Would it ever occur to Him to become human and to share His glory with us?
It would never cross His mind.
If the Solitary Deity had created us it would be to obtain service and worship. It would be all about His supremacy and our subservience; He would be king and we would be servants. It is not people and relationships that would interest Him but compliance. This God would demand that we bow and obey—you get with the program or you’re in big trouble.
That’s the kind of universe we would expect from the all-powerful Unaccompanied Boss.
You end up with a heavenly Hitler.
But … what if this God were actually a Trinity: a community of love and goodness and creativity and joy? What if this Divine Being were made up of a Father and a Son who love each other with eternal passion in the abounding fellowship of the Spirit? His creative activity would be entirely different, would it not?
We would envisage such a God to make a world where people experience the joys of marriage and family and friendship, and where love is valued as supreme. A realm where there is joy and goodness and beauty and wonder. A planet of sunsets, strawberries, butterflies, waterfalls, roses, and hummingbirds.
Such a God would create people in His image in order to lavish upon them His love and goodness.

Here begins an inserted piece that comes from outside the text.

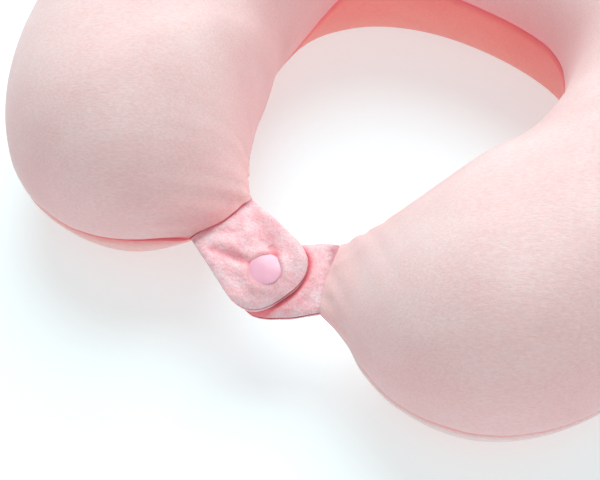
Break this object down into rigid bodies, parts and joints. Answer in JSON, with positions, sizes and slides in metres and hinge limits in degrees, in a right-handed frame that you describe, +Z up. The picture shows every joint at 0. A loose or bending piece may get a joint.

And it would not be surprising that, if things went awry, He would respond in mercy and compassion, and, if necessary, act sacrificially to rescue His creation.

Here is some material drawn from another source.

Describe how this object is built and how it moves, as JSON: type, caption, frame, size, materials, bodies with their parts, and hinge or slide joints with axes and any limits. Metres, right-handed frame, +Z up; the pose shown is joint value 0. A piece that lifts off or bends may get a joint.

It is also conceivable that this Divine Community of love would go a step further and invite humans to be part of His family as sons and daughters.
A totally different scenario develops when we have a Father- Son-and-Spirit God, instead of a Celestial Caesar. The Trinity is more than just another item in the creed. It is bedrock truth about God that radically transforms the whole story.
The Solitary Deity ends up looking a whole lot like a Middle Eastern deity who rewards suicide bombers and terrorists with heaven.
The Triune God ends up looking like Jesus giving His life for His enemies on a cross.
This is the God Jesus made known to us—the stunningly beautiful God of overflowing love and joy, who is Father, Son, and Spirit.